The opening round Tuesday will whittle the field to 10 finalists, who will compete on Wednesday. Al Roker, the Today Show weatherman, will be the quiz master in the final round, and his production company will tape the contest for later broadcast on television.

The winner gets a $25,000 college scholarship, with scholarships of $15,000 and $10,000 going to those in second and third place.

Is Zoe already thinking about college as she winds up eighth grade? "A little bit," she says. "Everything I want to do is really expensive, so a scholarship would help."

She sounds more than a little bit specific about her plans, though: "I'm going to Blake," the magnet high school for performing arts, next year, then she wants to go to New York University for its musical theater program.

In the meantime, she's thrilled the contest is being held at Colonial Williamsburg. "I've always wanted to go there. I had been bugging my mom to take me this summer."

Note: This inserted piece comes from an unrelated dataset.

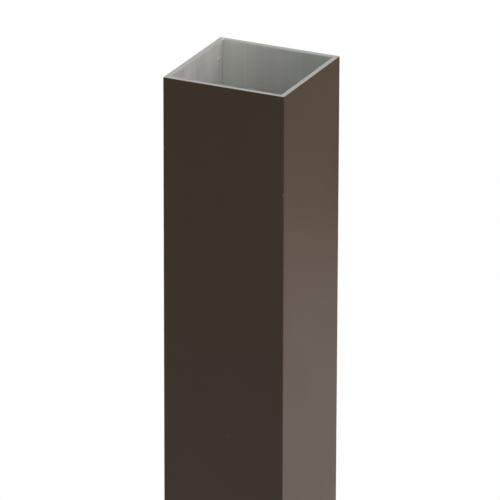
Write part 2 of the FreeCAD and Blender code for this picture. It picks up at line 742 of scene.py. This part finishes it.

She'll probably pick up a few new words at the contest. "I like to use big words with my friends," she says. Do the words impress them? She laughs. "Yeah."

She has learned something else from the contests, too. "Even if you don't think you can do something, you have a really good chance if you believe in yourself."

-- Contact Colette Bancroft at bancroft@sptimes.com or (727) 893-8435.

How's your vocabulary?

Here are some sample vocabulary questions from the Web site of the Reader's Digest National Word Power Challenge, www.rd.com/nwpc/questions.jhtml. See answers below.

1. MIGRATORY is defined as what:

a) stalking

b) roving

c) grooming

d) feeding

2. A breeding place for animals and birds is called a:

a) warren

b) apothecary

c) rookery

d) aviary

3. Most CRUSTACEANS are located where?

a) on deciduous trees

b) in tall grass

c) in desert sand

d) in salt water

4. Kangaroos, opossums and wombats are what kind of animals?

a) ruminants

b) ungulates

c) pinnipeds

d) marsupials

5. Which of these words pertains to apes?

a) simian

b) ursine

c) cervine

d) apian

* * *

Answers: 1 b), 2 c), 3 d), 4 d), 5 a).